Slightly off-topic, but Facebook offers a similar thing:
[https://www.facebook.com/ads/library/](https://www.facebook.com/ads/library/)

I like these additions to ad serving entities, this is an important
development. I'm really surprised I was not informed about these ad
transparency portals, and that nobody seems to be paying attention to these. I
would have wagered there would be various activists using this tool already.
None of my news channels have this on their radar.

Does anybody know of other ad transparency portals, or of any projects working
with these portals? Whats the likelyhood that these portals vanish into
nothing, or behind a paywall or whatever? Are there APIs?

------
benrmatthews
The Conservative Party are currently flouting this “restriction” in the UK
general elections:
[https://twitter.com/rowlsmanthorpe/status/119746934421060403...](https://twitter.com/rowlsmanthorpe/status/1197469344210604037)

------
dillondoyle
I dont understand this argument that political advertising should be broad
target only.

TV is often used as an example, but you can target cable to the
individual/house, just like online ads.

A huge percent of political speech is individually targeted (phone calls, door
knocks, mail, digital, addressable tv). Campaigns and bad actors have been
doing deceptive or flat out lying campaigns forever (before the internet).
Google 'McCain Bush child robocall' or 'push poll' as simple examples.
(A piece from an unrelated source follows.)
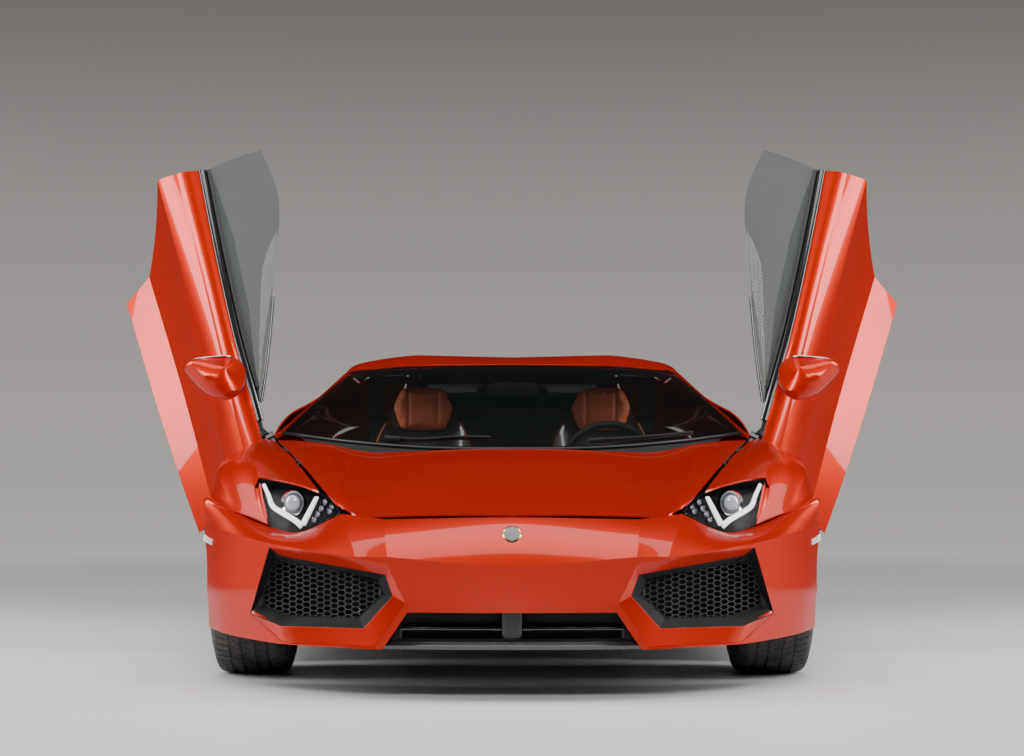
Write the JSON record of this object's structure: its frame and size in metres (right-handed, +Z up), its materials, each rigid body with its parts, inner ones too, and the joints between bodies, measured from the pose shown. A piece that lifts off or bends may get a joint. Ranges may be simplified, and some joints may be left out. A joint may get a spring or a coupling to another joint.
{
  "type": "supercar",
  "caption": "Low two-seat mid-engined sports car with forward-hinged scissor doors that stand open, opening lids, steered front wheels and rolling wheels.",
  "frame": {"origin": "on the ground midway between the wheels' ends, under the middle of the car's box with its doors open", "axes": "+X to the car's left, +Y to its tail, +Z up; the nose faces -Y"},
  "size_m": [3.0378, 4.78, 1.8836],
  "materials": {
    "paint": "gloss pearl orange",
    "black_gloss": "gloss",
    "black_satin": "satin",
    "carbon": "satin",
    "window_glass": "tinted",
    "windshield_glass": "tinted",
    "lamp": "gloss",
    "tail_lamp": "gloss",
    "interior": "satin",
    "seat_leather": "satin",
    "frame_metal": "satin",
    "steel": "machined",
    "rim_paint": "satin",
    "tyre": "matte",
    "exhaust_metal": "satin"
  },
  "bodies": {
    "chassis": {"tub": "carbon", "subframes": "frame_metal", "undertray": "black_satin", "luggage_tray": "interior", "front_bumper": "paint", "front_splitter": "black_gloss", "front_intakes": "black_satin", "front_fender_left": "paint", "front_fender_right": "paint", "headlights": "lamp", "arch_liners": "black_satin", "pillars": "paint", "windshield": "windshield_glass", "roof": "paint", "cowl": "black_satin", "dashboard": "interior", "steering_wheel": "interior", "seat_left": "seat_leather", "seat_right": "seat_leather", "rear_window": "windshield_glass", "rear_fender_left": "paint", "rear_fender_right": "paint", "side_intakes": "black_satin", "side_skirts": "black_gloss", "rear_bumper": "paint", "diffuser": "black_satin", "taillights": "tail_lamp", "exhaust": "exhaust_metal", "engine_block": "frame_metal", "suspension": "frame_metal"},
    "door_left": {"door_left": "paint", "door_glass_left": "window_glass", "mirror_left": "paint"},
    "door_right": {"door_right": "paint", "door_glass_right": "window_glass", "mirror_right": "paint"},
    "hood": {"hood": "paint"},
    "engine_cover": {"engine_cover": "paint"},
    "knuckle_left": {"front_knuckle_left": "frame_metal"},
    "knuckle_right": {"front_knuckle_right": "frame_metal"},
    "wheel_front_left": {"rim_front_left": "rim_paint", "tyre_front_left": "tyre", "brake_front_left": "steel"},
    "wheel_front_right": {"rim_front_right": "rim_paint", "tyre_front_right": "tyre", "brake_front_right": "steel"},
    "wheel_rear_left": {"rim_rear_left": "rim_paint", "tyre_rear_left": "tyre", "brake_rear_left": "steel"},
    "wheel_rear_right": {"rim_rear_right": "rim_paint", "tyre_rear_right": "tyre", "brake_rear_right": "steel"}
  },
  "joints": [
    {"name": "door_left_swing", "type": "hinge", "parent": "chassis", "child": "door_left", "pos_m": [0.9, -0.7, 0.79], "axis": [0.8771, -0.183, -0.4441], "range_deg": [-72, 0]},
    {"name": "door_right_swing", "type": "hinge", "parent": "chassis", "child": "door_right", "pos_m": [-0.9, -0.7, 0.79], "axis": [0.8771, 0.183, 0.4441], "range_deg": [-72, 0]},
    {"name": "hood_lift", "type": "hinge", "parent": "chassis", "child": "hood", "pos_m": [0, -0.655, 0.745], "axis": [-1, 0, 0], "range_deg": [0, 42]},
    {"name": "engine_cover_lift", "type": "hinge", "parent": "chassis", "child": "engine_cover", "pos_m": [0, 0.702, 1.058], "axis": [1, 0, 0], "range_deg": [0, 45]},
    {"name": "steer_left", "type": "hinge", "parent": "chassis", "child": "knuckle_left", "pos_m": [0.8, -1.38, 0.33], "axis": [0, 0, 1], "range_deg": [-32, 32]},
    {"name": "steer_right", "type": "hinge", "parent": "chassis", "child": "knuckle_right", "pos_m": [-0.8, -1.38, 0.33], "axis": [0, 0, 1], "range_deg": [-32, 32]},
    {"name": "spin_front_left", "type": "hinge", "parent": "knuckle_left", "child": "wheel_front_left", "pos_m": [0.86, -1.38, 0.33], "axis": [1, 0, 0], "continuous": true},
    {"name": "spin_rear_left", "type": "hinge", "parent": "chassis", "child": "wheel_rear_left", "pos_m": [0.84, 1.32, 0.354], "axis": [1, 0, 0], "continuous": true},
    {"name": "spin_front_right", "type": "hinge", "parent": "knuckle_right", "child": "wheel_front_right", "pos_m": [-0.86, -1.38, 0.33], "axis": [1, 0, 0], "continuous": true},
    {"name": "spin_rear_right", "type": "hinge", "parent": "chassis", "child": "wheel_rear_right", "pos_m": [-0.84, 1.32, 0.354], "axis": [1, 0, 0], "continuous": true}
  ],
  "couplings": [
    {"joint": "steer_right", "follows": "steer_left", "ratio": 1}
  ]
}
Edit: For reference I work in digital politics, my agency buys & creates
digital advertising.

------
rasz
Amazing HN feedback, its like people are not aware of whats going on, Mark
Zuckerberg wasnt being grilled by Congress for funsies after all. Its about
stealing elections, and Google/Fb waking up to the possibility of heavy legal
backlash.

At least watch Computer History Museum" CHM Live | The Great Hack"
[https://www.youtube.com/watch?v=y26NQdTLtaw](https://www.youtube.com/watch?v=y26NQdTLtaw)

------
tehjoker
All these companies trying to look cool by restricting "political" adverts
while retaining full power to corporate advertising which is 10000% political.

------
friendlybus
We've moved on from hyper targeted ideologies and pre- and post-truth
storytelling to ageism and money/time/quantity as political symbols. Ok
boomer. This 'restriction' is simply Google keeping up with the times. Google
wants to move from being the narrative controlling, ai job-taking strong man
to the biggest fish in the sea that you have to pay to be on.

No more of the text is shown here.